And how many times a day do you READ the update notes?
Never you say?
Hmmmm


----------



## HaloEffect17 (Aug 10, 2016)

dankzegriefer said:


> And how many times a day do you READ the update notes?


Are you concerned with a Windows 10 computer not updating as soon as an update becomes available?  Because I've disabled auto-reboot that I would not get it updated in time?  I am always diligent anyways in ensuring my computer updates on Patch Tuesdays; I don't defer it to later.  If there is a security flaw that the update rectifies, I update... obviously.


----------



## Armadillo (Aug 10, 2016)

Ah right, so already we are throwing in conditions, games that you play over X hours. I have a backlog, so there's a lot I've not gotten to yet, doesn't mean they don't count and quite a few that were around before steam community, so aren't tracked and I know you can dual boot.

But as you guys love you're conditions, I also said "to the same performance". Plenty of games perform worse under wine compared to windows. Although I'm sure "it's still 60fps" will be the next thing.

"switch the superior os, oh, but X game doesn't count because you don't play enough and you can always dual boot".


----------



## dankzegriefer (Aug 10, 2016)

Armadillo said:


> Ah right, so already we are throwing in conditions, games that you play over X hours. I have a backlog, so there's a lot I've not gotten to yet, doesn't mean they don't count and quite a few that were around before steam community, so aren't tracked and I know you can dual boot.
> 
> But as you guys love you're conditions, I also said "to the same performance". Plenty of games perform worse under wine compared to windows. Although I'm sure "it's still 60fps" will be the next thing.
> 
> "switch the superior os, oh, but X game doesn't count because you don't play enough and you can always dual boot".


Half of your fucking steam library is untouched. Also if it runs basically the same why give a fuck?
"OH I WANT MY 600FPS I CAN'T SEE BUT I STILL WANT IT"


----------



## Armadillo (Aug 10, 2016)

"backlog" and a lot is not untouched but came out before the community features so won't be tracked. And it matters because backlight strobing only works @120fps locked.

and we can all type in caps

LINUX IS SUPERIOR, THERE'S NO DOWNSIDE, X DOESN'T COUNT BECAUSE I SAY SO AND IT DOESN'T MATTER.


----------



## xy2_ (Aug 10, 2016)

Armadillo said:


> Plenty of games perform worse under wine compared to windows.



This is in fact quite the opposite: WINE handles most things you throw at it better. Usually you get better perfomancer under WINE than under Windows.

How about trying it out? You can get a livecd of any random distro in less than 10 minutes, and install some games along with wine to see how it fares, then make a decision.


----------



## HaloEffect17 (Aug 10, 2016)

I created this thread about Windows 10 auto-rebooting after updates, and now a Linux vs. Windows rift happens.  What the heck, guys?


----------



## Armadillo (Aug 10, 2016)

xy2_ said:


> This is in fact quite the opposite: WINE handles most things you throw at it better. Usually you get better perfomancer under WINE than under Windows.
> 
> How about trying it out? You can get a livecd of any random distro in less than 10 minutes, and install some games along with wine to see how it fares, then make a decision. All you've done here is pop up randomly and sling shit at others.

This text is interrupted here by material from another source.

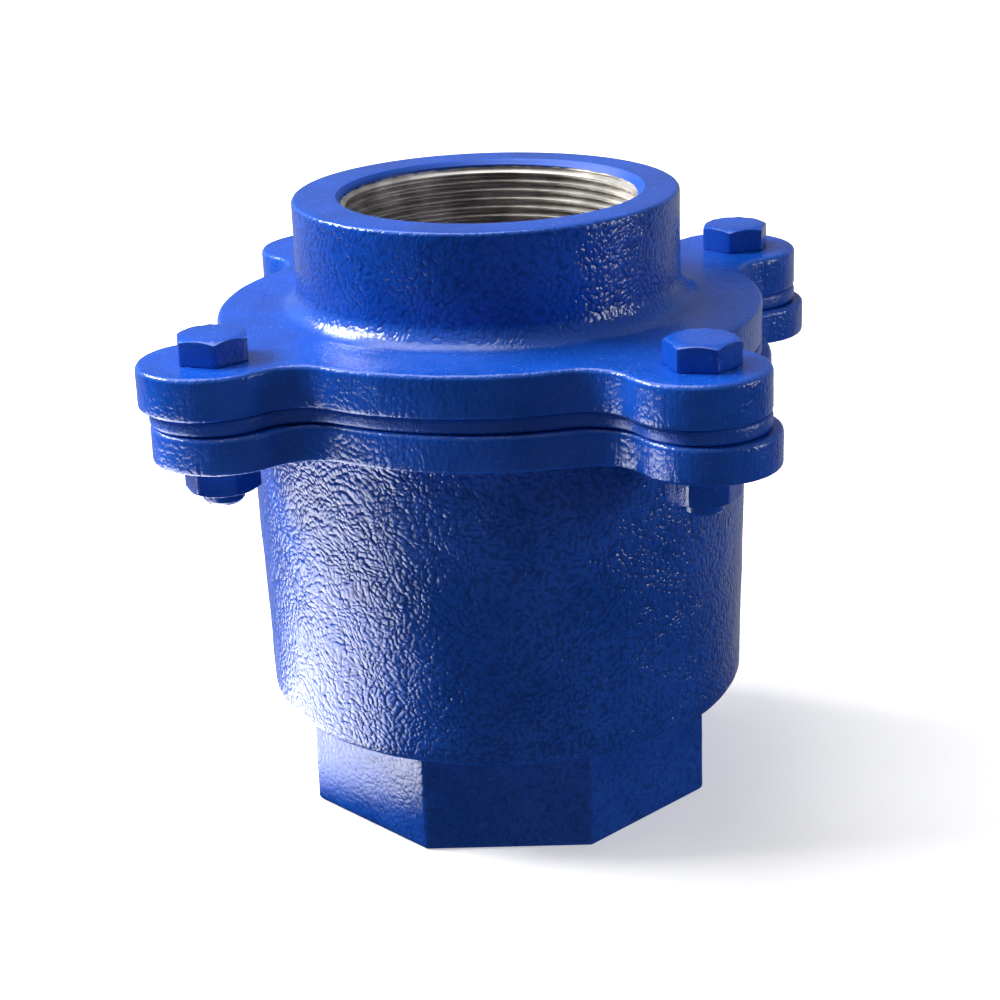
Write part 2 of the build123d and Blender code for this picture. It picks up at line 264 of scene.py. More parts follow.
def to_piece(
    mesh: Mesh, name: str, *finishes: bpy.types.Material, sharp: float = 40.0, closed: bool = True
) -> bpy.types.Object:
    """Turn a bmesh into a shown object at the origin, riding on the root.

    Args:
        mesh: The finished bmesh, which is freed.
        name: Name of the piece.
        *finishes: Its materials.
        sharp: Angle past which an edge stays sharp, in degrees.
        closed: Whether its normals can be turned outwards here.

    Returns:
        The object.
    """
    if closed:
        bmesh.ops.recalc_face_normals(mesh, faces=mesh.faces)
    data = bpy.data.meshes.new(name)
    mesh.to_mesh(data)
    mesh.free()
    data.shade_smooth()
    data.set_sharp_from_angle(angle=math.radians(sharp))
    for finish in finishes:
        data.materials.append(finish)
    piece = link_object(name, data)
    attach(piece, ROOT)
    return piece


def link_object(name: str, data: bpy.types.ID) -> bpy.types.Object:
    """Put a mesh, light or camera in the scene and return its object."""
    made = bpy.data.objects.new(name, data)
    bpy.context.scene.collection.objects.link(made)
    return made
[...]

As opposed to your quality posts of "someone has an issue with Windows", rather than try to help, tell them to get linux?


----------



## dankzegriefer (Aug 10, 2016)

HaloEffect17 said:


> I created this thread about Windows 10 auto-rebooting after updates, and now a Linux vs. Windows rift happens.  What the heck, guys?


Well because windows sucks.


----------



## VinsCool (Aug 10, 2016)

HaloEffect17 said:


> I created this thread about Windows 10 auto-rebooting after updates, and now a Linux vs. Windows rift happens.  What the heck, guys?


Don't be surprized. They always do that.

If not "Linux is superior ZOMG", It'll be a bunch of paranoid redditors.


----------



## xy2_ (Aug 10, 2016)

I don't really get the reason why more energy is put into attacking others ad hominem for a simple suggestion immediately, rather than simply take it into consideration without replying.. @Armadillo, you were the one suddenly coming in the thread to be defensive about the subject. Sorry for the shit flinging remark earlier.

I feel like this has devolved into baiting for flame replies, so there's no more reason for me to reply here.


----------



## Armadillo (Aug 10, 2016)

Yeah, because "switch to linux" is not exactly helpful suggestion. Someone has an issue with Windows and rather than linux users, taking your suggestion of not repling, because they don't like Windows, it's, "get Linux", because as the other guy put it "Windows sucks". It happens again and again with people using linux telling people to switch, rather than actually being helpful, because you know, there might be a reason people are on Windows, or maybe, just maybe just as you clearly like Linux, some people might like Windows. But then those reasons are downplayed because of not counting or some other reason, but it's only Windows people being defensive.


Obviously in the short time since earlier, I've not installed and tested myself to check out performance, but this channel that tests windows vs linux/wine (depending if there is a native version) seems quite helpful in terms of performance,this along with other benchmarks I've seen is what painted the picture of generally Windows peforming better, rather than wine/linux doing it.

https://www.youtube.com/user/PenguinRecordings

Most stuff there generally perfoms better on Windows, with at worse, linux matching it. Some games the gulf is quite large. Even a new game like Alien isolation with a native linux version is 81fps avg vs 115 (and yes it matters, high refresh monitors, strobing modes which require >60fps, nvidia fast sync).


----------



## Joom (Aug 11, 2016)

Linux sucks, install FreeBSD.


----------